Liputan6.com, Banyumas - Kirno bersungut-sungut ketika mengadu ke Bupati Banyumas, Achmad Husein, soal sistem Penerimaan Peserta Didik Baru atau PPDB zonasi SMA. Bagaimana tidak, dua anak kembarnya naga-naganya tak akan diterima di sekolah negeri mana pun lantaran berada di luar zona.
Padahal, dua anak kembarnya itu berhasil meraih nilai bagus dalam Ujian Nasional (UN). Sayangnya, tak ada SMA Negeri di Kembaran sehingga membuat dua anak kembarnya ini mesti mendaftar di SMA yang ada di Purwokerto.
Jika zonasi berarti berdasarkan wilayah dan jarak, maka desanya berada di luar zona SMA-SMA yang berada di Purwokerto. Dari 18 desa di Kecamatan Kembaran, hanya enam desa yang masuk dalam zona kota tersebut.
Dia menilai, zonasi yang berdasar jarak telah mengebiri hak-hak anak berprestasi untuk bersekolah di SMA negeri lantaran rumahnya jauh dari gedung sekolah. Tak aneh jika kemudian terjadi kegaduhan di tengah masyarakat akibat penerapan PPDB zonasi.
"Harusnya yang namanya zonasi adalah 82 desa atau kelurahan itu masuk semua, nanti mekanisme diterimanya melalui kompetisi," ucapnya saat gendu-gendu rasa dengan Bupati Husein di Pendopo Sipanji, Rabu malam, 26 Juni 2019.
Cerita keluarga dua anak kembar Kirno di atas hanya satu masalah di antara bejibun persoalan yang muncul dalam PPDB zonasi SMA di Jawa Tengah.

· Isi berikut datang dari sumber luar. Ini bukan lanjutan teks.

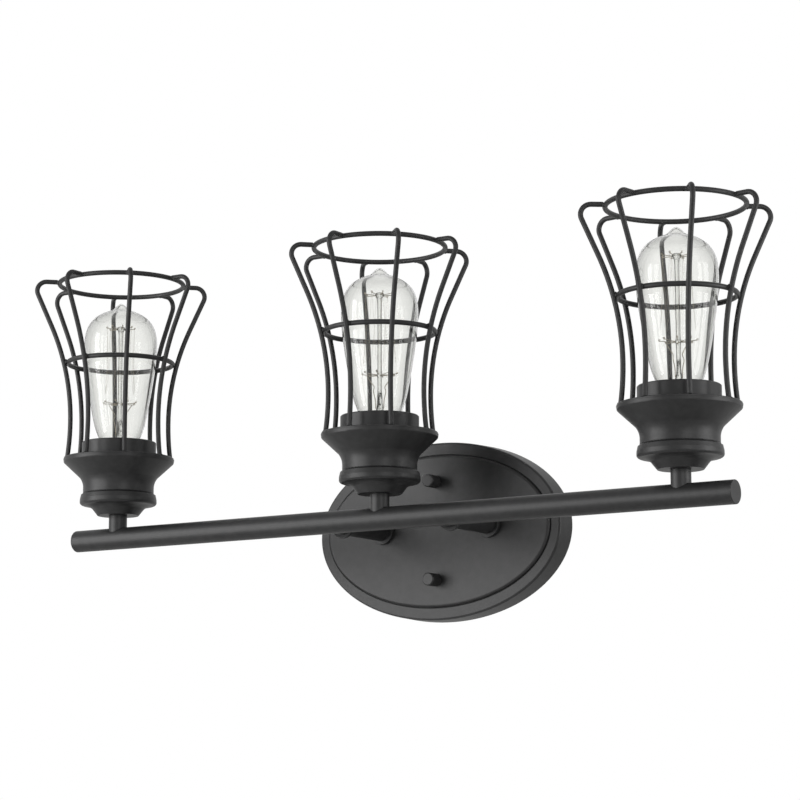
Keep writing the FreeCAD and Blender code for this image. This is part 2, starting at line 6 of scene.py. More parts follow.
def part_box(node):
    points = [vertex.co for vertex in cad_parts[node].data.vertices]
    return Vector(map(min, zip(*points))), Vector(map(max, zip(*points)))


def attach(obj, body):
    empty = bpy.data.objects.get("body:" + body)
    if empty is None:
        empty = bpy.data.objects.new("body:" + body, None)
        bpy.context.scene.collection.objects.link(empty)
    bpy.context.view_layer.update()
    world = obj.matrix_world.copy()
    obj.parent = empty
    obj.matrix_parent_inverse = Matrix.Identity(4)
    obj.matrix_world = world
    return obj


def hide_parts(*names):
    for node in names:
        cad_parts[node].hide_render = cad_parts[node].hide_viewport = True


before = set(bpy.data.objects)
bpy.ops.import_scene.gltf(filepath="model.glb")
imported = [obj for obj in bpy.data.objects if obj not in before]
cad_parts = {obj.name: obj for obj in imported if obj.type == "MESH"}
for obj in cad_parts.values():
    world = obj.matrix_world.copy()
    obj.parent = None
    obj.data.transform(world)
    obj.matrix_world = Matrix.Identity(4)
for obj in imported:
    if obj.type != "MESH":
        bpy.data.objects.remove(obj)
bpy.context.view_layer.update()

Di wilayah lain, banyak orangtua yang mengeluhkan hal yang sama.
Persoalan itu kemudian direspon oleh pemerintah. Terkini, kuota jalur prestasi dalam PPDB zonasi SMA di Jawa Tengah bertambah menjadi total 35 persen.
Kepala Seksi SMA/SLB Balai Pengendali Pendidikan Menengah dan Khusus (BP2MK) wilayah V Banyumas, Yuniarso K Adi mengatakan angka 35 persen itu merupakan akumulasi dari kuota luar zona dan di dalam zona.
Saksikan video pilihan berikut ini:
Perubahan Komposisi PPDB Zonasi SMA di Jawa Tengah
"Jadi secara utuh, komposisi kuota jadi berubah," ucap Yuniarso.
Komposisi kuota siswa berprestasi di luar zona bertambah dari lima persen menjadi 15 persen. Adapun di dalam zona, kuota siswa berprestasi sebesar 20 persen.
Sebaliknya, kuota untuk siswa zona menurun jadi 80 persen dari sebelumnya 90 persen. Komposisinya, 60 persen kuota zona murni, 20 persen lainnya adalah siswa berprestasi di dalam zona. Adapun sisa lima persen tetap menjadi kuota calon siswa mutasi.
Perubahan itu mulai diberlakukan Kamis (27/6/2019), menyusul terbitnya instruksi Gubernur Jawa Tengah dan Kepala Dinas Pendidikan Jawa Tengah tentang pelaksanaan Peraturan Menteri Pendidikan dan Kebudayaan Nomor 20 Tahun 2019 tentang Perubahan Atas Peraturan Menteri Pendidikan dan Kebudayaan RI Nomor 51 Tahun 2018.
Dengan berubahnya komposisi tersebut, paling esensial adalah bertambahnya kesempatan siswa berprestasi untuk bersekolah di SMA Negeri. Ini berlaku baik bagi siswa yang berada di luar zona maupun di dalam zona, tetapi dengan jarak yang jauh.
"Kesempatan siswa berprestasi untuk sekolah di SMA negeri bertambah," katanya.
Yuniarso mengakui, perubahan komposisi PPDB zonasi SMA itu dilakukan setelah pemerintah menerima banyak masukan dan berusaha mengakomodasi aspirasi masyarakat. Pasalnya, banyak daerah di Jawa Tengah yang merupakan blank spot atau titik kosong tanpa adanya SMA di sekitar kecamatannya.
Dia mencontohkan, di Kabupaten Banyumas, wilayah blank spot di antaranya Kecamatan Sumbang dan Lumbir. Kedua kecamatan ini sama-sama jauh dari SMA Negeri. Kondisi ini juga banyak ditemui di wilayah Kabupaten lain di Jawa Tengah.
Sebaliknya, ada sebuah kecamatan dan bahkan desa atau kelurahan yang di dalamnya ada dua SMA atau lebih.